(Items from a data source)

------------------------------

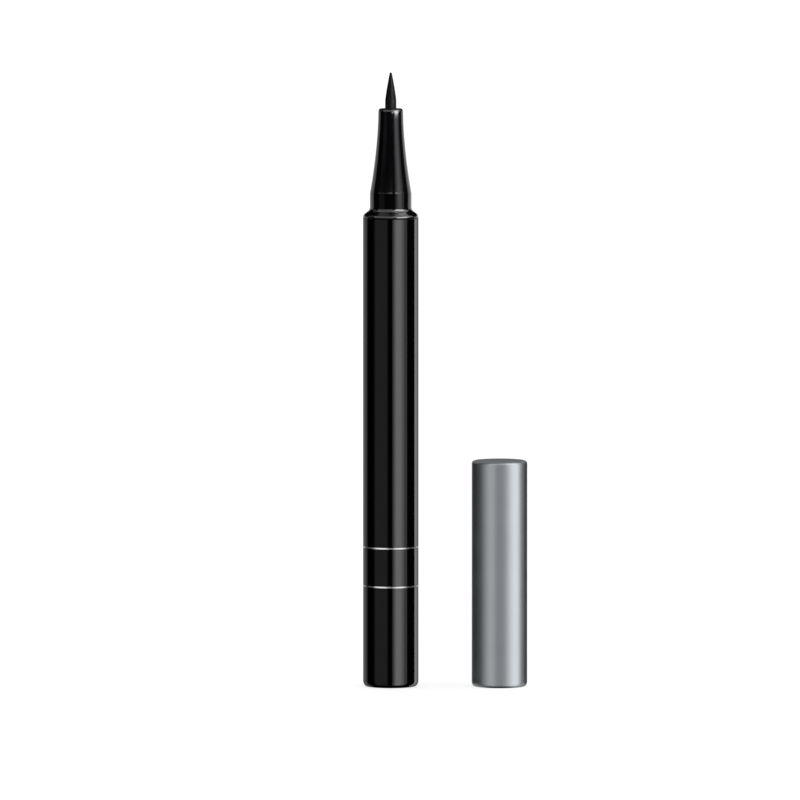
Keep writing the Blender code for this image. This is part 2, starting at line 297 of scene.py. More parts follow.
# %% Nozzle finish
POLYPROPYLENE_IOR = 1.49
GRAIN_WIDTH, GRAIN_DEPTH = 0.15, 0.0012
CLOUD_WIDTH = 2.5
nozzle_black, tree = empty_material("polypropylene_moulded_satin_black")
place = node(tree, "ShaderNodeTexCoord").outputs["Object"]
grain = node(
    tree, "ShaderNodeTexNoise", {"Scale": 1 / (GRAIN_WIDTH * MM), "Detail": 2.0}, {"Vector": place}
)
cloud = node(
    tree, "ShaderNodeTexNoise", {"Scale": 1 / (CLOUD_WIDTH * MM), "Detail": 3.0}, {"Vector": place}
)
rough = node(
    tree, "ShaderNodeMapRange", {**NOISE_LEVELS, "To Min": 0.1, "To Max": 0.14},
    {"Value": cloud.outputs[0]},
)
bump = node(
    tree, "ShaderNodeBump", {"Strength": 1.0, "Distance": GRAIN_DEPTH * MM},
    {"Height": grain.outputs[0]},
)
end_tree(
    tree, {"Base Color": linear("#030304"), "IOR": POLYPROPYLENE_IOR},
    {"Roughness": rough.outputs["Result"], "Normal": bump.outputs["Normal"]},
)
print(nozzle_black.name)

# %% [markdown]
# ### Nib: bonded polyester fibre, soaked in ink
#
# A felt nib is a bundle of fibres that run lengthwise, bonded with resin and ground to a point. Wet ink
# fills it, so it is black with a dull sheen. The fibres are 0.02 mm thick on the real nib and are drawn
# at 0.09 mm, as long streaks in colour, roughness and height.

# %% Nib finish
POLYESTER_IOR = 1.5
FIBRE_WIDTH, FIBRE_SQUEEZE, FIBRE_RELIEF = 0.09, 0.06, 0.012
felt_black, tree = empty_material("polyester_fibre_bonded_inked")
place = node(tree, "ShaderNodeTexCoord").outputs["Object"]
along = node(tree, "ShaderNodeMapping", {"Scale": (1.0, 1.0, FIBRE_SQUEEZE)}, {"Vector": place})
fibres = node(
    tree, "ShaderNodeTexNoise", {"Scale": 1 / (FIBRE_WIDTH * MM), "Detail": 3.0},
    {"Vector": along.outputs["Vector"]},
)
colour = node(
    tree, "ShaderNodeMix", {COLOUR_A: linear("#050506"), COLOUR_B: linear("#101012")},
    {"Factor": fibres.outputs[0]}, data_type="RGBA",
)
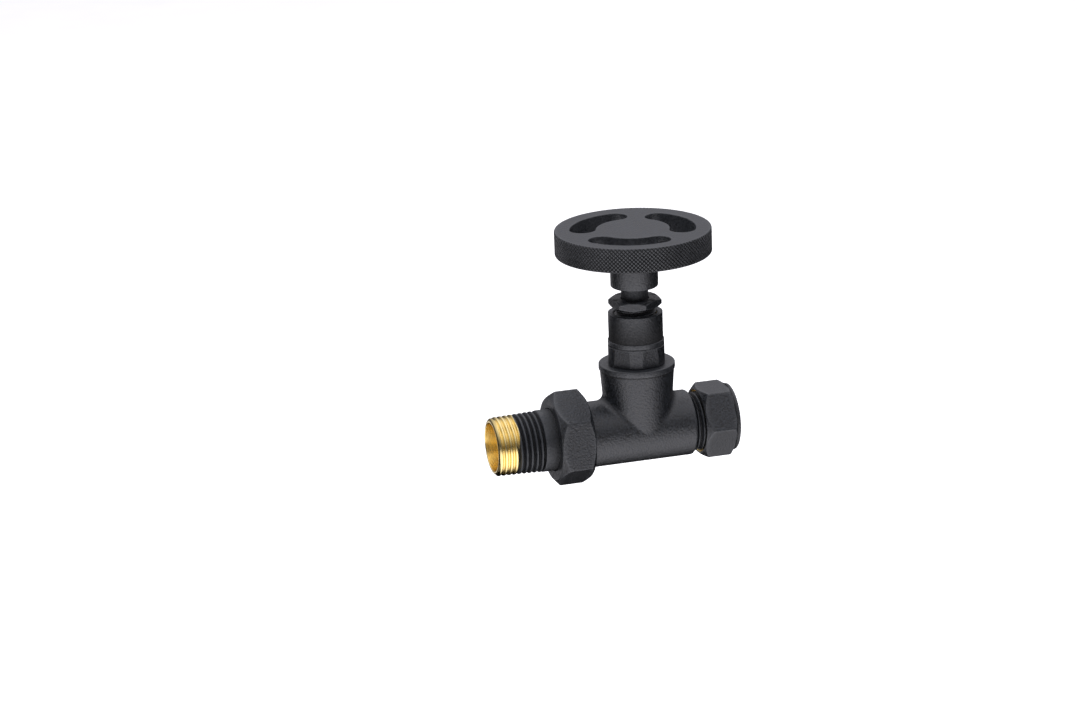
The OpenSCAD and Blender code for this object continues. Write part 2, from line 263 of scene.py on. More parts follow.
def thread_drop(along, angles):
    """Depth below the crest of a right-hand pipe thread, in millimetres.

    Seen from the side that faces the viewer (-Y), crests lie a quarter of a pitch past its multiples.
    """
    offset = np.abs((along / PITCH - angles / TAU) % 1 - 0.5)
    crest = THREAD_ROUND - np.sqrt(np.maximum(THREAD_ROUND ** 2 - offset ** 2, 0))
    root_arc = np.sqrt(np.maximum(THREAD_ROUND ** 2 - (0.5 - offset) ** 2, 0))
    root = THREAD_DEPTH - THREAD_ROUND + root_arc
    flank = THREAD_DEPTH / 2 + (offset - 0.25) * FLANK_SLOPE
    drop = np.where(offset < ROUND_END, crest, np.where(offset > 0.5 - ROUND_END, root, flank))
    return drop * PITCH


def threaded(start, end, start_r, end_r, angles, limit=None, inward=False, shift=0.0, worn=None):
    """Rings of a thread between two places.

    limit caps its crests, as a chamfer does. shift moves it along, and worn is how much of its
    crests is missing at each place.
    """
    count = max(2, round(abs(end - start) / THREAD_STEP))
    rings = []
    for k in range(count + 1):
        along = start + (end - start) * k / count
        radius = start_r + (end_r - start_r) * k / count
        drop = thread_drop(along - shift, angles)
        if worn is not None:
            below = drop - worn(along)
            drop = (below + np.hypot(below, CREST_SOFT)) / 2
        radius = radius + drop if inward else radius - drop
        if limit is not None:
            radius = np.minimum(radius, limit(along))
        rings.append((along, radius))
    return rings


def hexagon(flats, angles, turn, corner_r):
    """Radius at each angle of a hexagon that size across its flats, cut off at corner_r."""
    sixth = TAU / 6
    # a corner lies at the turn angle, and a flat's middle half a side on
    from_middle = np.abs((angles - math.radians(turn)) % sixth - sixth / 2)
    return np.minimum(flats / 2 / np.cos(from_middle), corner_r)


EDGE_SOFT = 0.14        # reach of the rounding between a nut's chamfer and its flats


def hex_rings(flats, corner_r, face, edge, angles, turn):
    """Rings of one chamfered end of a six-sided nut, from its face circle on to its flats.

    face and edge are the cone's (along, radius) at the end face and where it meets the corners.
    """
    side = hexagon(flats, angles, turn, corner_r - 0.06)
    (face_at, face_r), (edge_at, edge_r) = face, edge
    meet = face_at + (side - face_r) / (edge_r - face_r) * (edge_at - face_at)
    way = math.copysign(1, edge_at - face_at)
    slope = (edge_r - face_r) / (edge_at - face_at)
    rings = []
    for share in (0.0, 0.25, 0.5, 0.75):
        along = face_at + share * (meet - way * EDGE_SOFT - face_at)
        rings.append((along, face_r + slope * (along - face_at)))
    rings.append((meet - way * EDGE_SOFT, side - abs(slope) * EDGE_SOFT))
    rings.append((meet - way * EDGE_SOFT * 0.2, side - abs(slope) * EDGE_SOFT * 0.38))
    rings.append((meet + way * EDGE_SOFT * 0.35, side - EDGE_SOFT * 0.08))
    rings.append((meet + way * EDGE_SOFT, side))
    return rings


def hex_nut_rings(flats, corner_r, faces, edges, face_r, angles, turn):
    """Outside rings of a nut chamfered at both ends, from its first face to its last."""
    first = hex_rings(flats, corner_r, (faces[0], face_r[0]), (edges[0], corner_r), angles, turn)
    last = hex_rings(flats, corner_r, (faces[1], face_r[1]), (edges[1], corner_r), angles, turn)
    side = hexagon(flats, angles, turn, corner_r - 0.06)
    middle = []
    for share in np.linspace(0, 1, 8)[1:-1]:
        middle.append((first[-1][0] + share * (last[-1][0] - first[-1][0]), side))
    return first + middle + last[::-1]


# ---------------------------------------------------------------- materials


def node(tree, kind, settings=None, **inputs):
    """Adds a shader node. A socket as an input is linked, anything else is its value."""
    made = tree.nodes.new("ShaderNode" + kind)
    for key, value in (settings or {}).items():
        setattr(made, key, value)
    for key, value in inputs.items():
        socket = made.inputs[key.replace("_", " ")]
        if isinstance(value, bpy.types.NodeSocket):
            tree.links.new(value, socket)
        else:
            socket.default_value = value
    return made


def empty_material(name):
    """A material with only its output, and its tree."""
    material = bpy.data.materials.new(name)
    material.use_nodes = True
    tree = material.node_tree
    tree.nodes.clear()
    return material, tree


def end_material(tree, shader):
    """Links a shader to a new output node."""
    output = tree.nodes.new("ShaderNodeOutputMaterial")
    tree.links.new(shader.outputs[0], output.inputs["Surface"])


def place_noise(tree, size, detail=2.0, stretch=(1, 1, 1)):
    """Noise on the piece's own coordinates, with features of about that size in millimetres."""
    place = node(tree, "TexCoord").outputs["Object"]
    stretched = node(tree, "Mapping", Vector=place, Scale=stretch).outputs[0]
    noise = node(tree, "TexNoise", Vector=stretched, Scale=1 / (size * MM), Detail=detail)
    return noise.outputs["Fac"]


def ranged(tree, value, low, high, from_low=0.3, from_high=0.7, easing="LINEAR"):
    """A value stretched from one range to another, and held at its ends."""
    limits = {"From Min": from_low, "From Max": from_high, "To Min": low, "To Max": high}
    made = node(tree, "MapRange", {"interpolation_type": easing}, Value=value)
    for key, number in limits.items():
        made.inputs[key].default_value = number
    return made.outputs[0]


def calculated(tree, operation, *values):
    """A value worked out by a Math node."""
    made = node(tree, "Math", {"operation": operation})
    for socket, value in zip(made.inputs, values):
        if isinstance(value, bpy.types.NodeSocket):
            tree.links.new(value, socket)
        else:
            socket.default_value = value
    return made.outputs[0]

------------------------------

_YOUR GOAL_: Repeat exactly the lines from the first line of the records above through the line containing "# at 0.09 mm, as", both included, and nothing else.

_RESPONSE FOR THIS EXERCISE_:
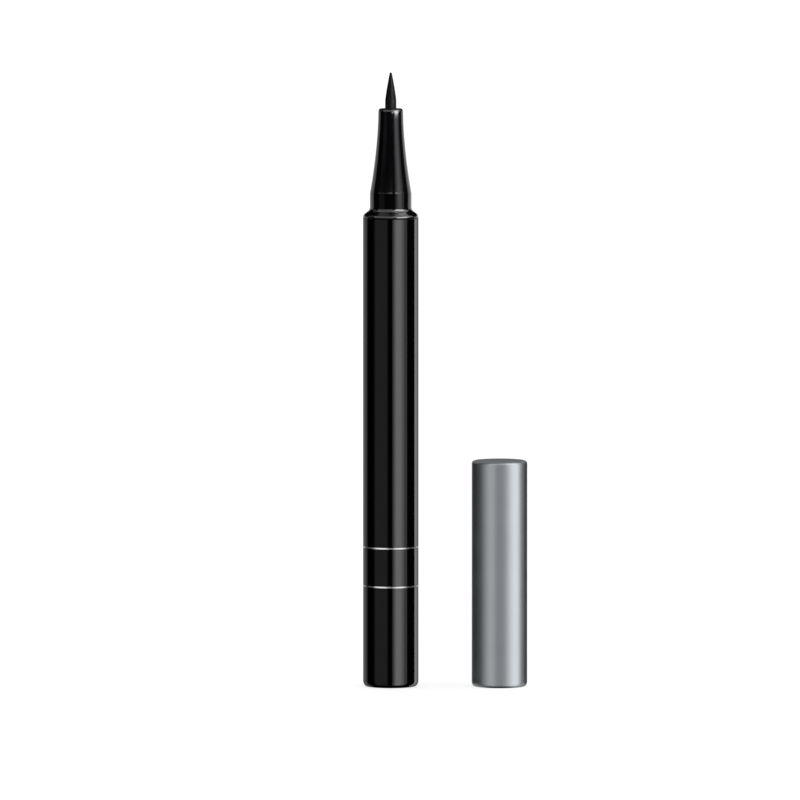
Keep writing the Blender code for this image. This is part 2, starting at line 297 of scene.py. More parts follow.
# %% Nozzle finish
POLYPROPYLENE_IOR = 1.49
GRAIN_WIDTH, GRAIN_DEPTH = 0.15, 0.0012
CLOUD_WIDTH = 2.5
nozzle_black, tree = empty_material("polypropylene_moulded_satin_black")
place = node(tree, "ShaderNodeTexCoord").outputs["Object"]
grain = node(
    tree, "ShaderNodeTexNoise", {"Scale": 1 / (GRAIN_WIDTH * MM), "Detail": 2.0}, {"Vector": place}
)
cloud = node(
    tree, "ShaderNodeTexNoise", {"Scale": 1 / (CLOUD_WIDTH * MM), "Detail": 3.0}, {"Vector": place}
)
rough = node(
    tree, "ShaderNodeMapRange", {**NOISE_LEVELS, "To Min": 0.1, "To Max": 0.14},
    {"Value": cloud.outputs[0]},
)
bump = node(
    tree, "ShaderNodeBump", {"Strength": 1.0, "Distance": GRAIN_DEPTH * MM},
    {"Height": grain.outputs[0]},
)
end_tree(
    tree, {"Base Color": linear("#030304"), "IOR": POLYPROPYLENE_IOR},
    {"Roughness": rough.outputs["Result"], "Normal": bump.outputs["Normal"]},
)
print(nozzle_black.name)

# %% [markdown]
# ### Nib: bonded polyester fibre, soaked in ink
#
# A felt nib is a bundle of fibres that run lengthwise, bonded with resin and ground to a point. Wet ink
# fills it, so it is black with a dull sheen. The fibres are 0.02 mm thick on the real nib and are drawn
# at 0.09 mm, as long streaks in colour, roughness and height.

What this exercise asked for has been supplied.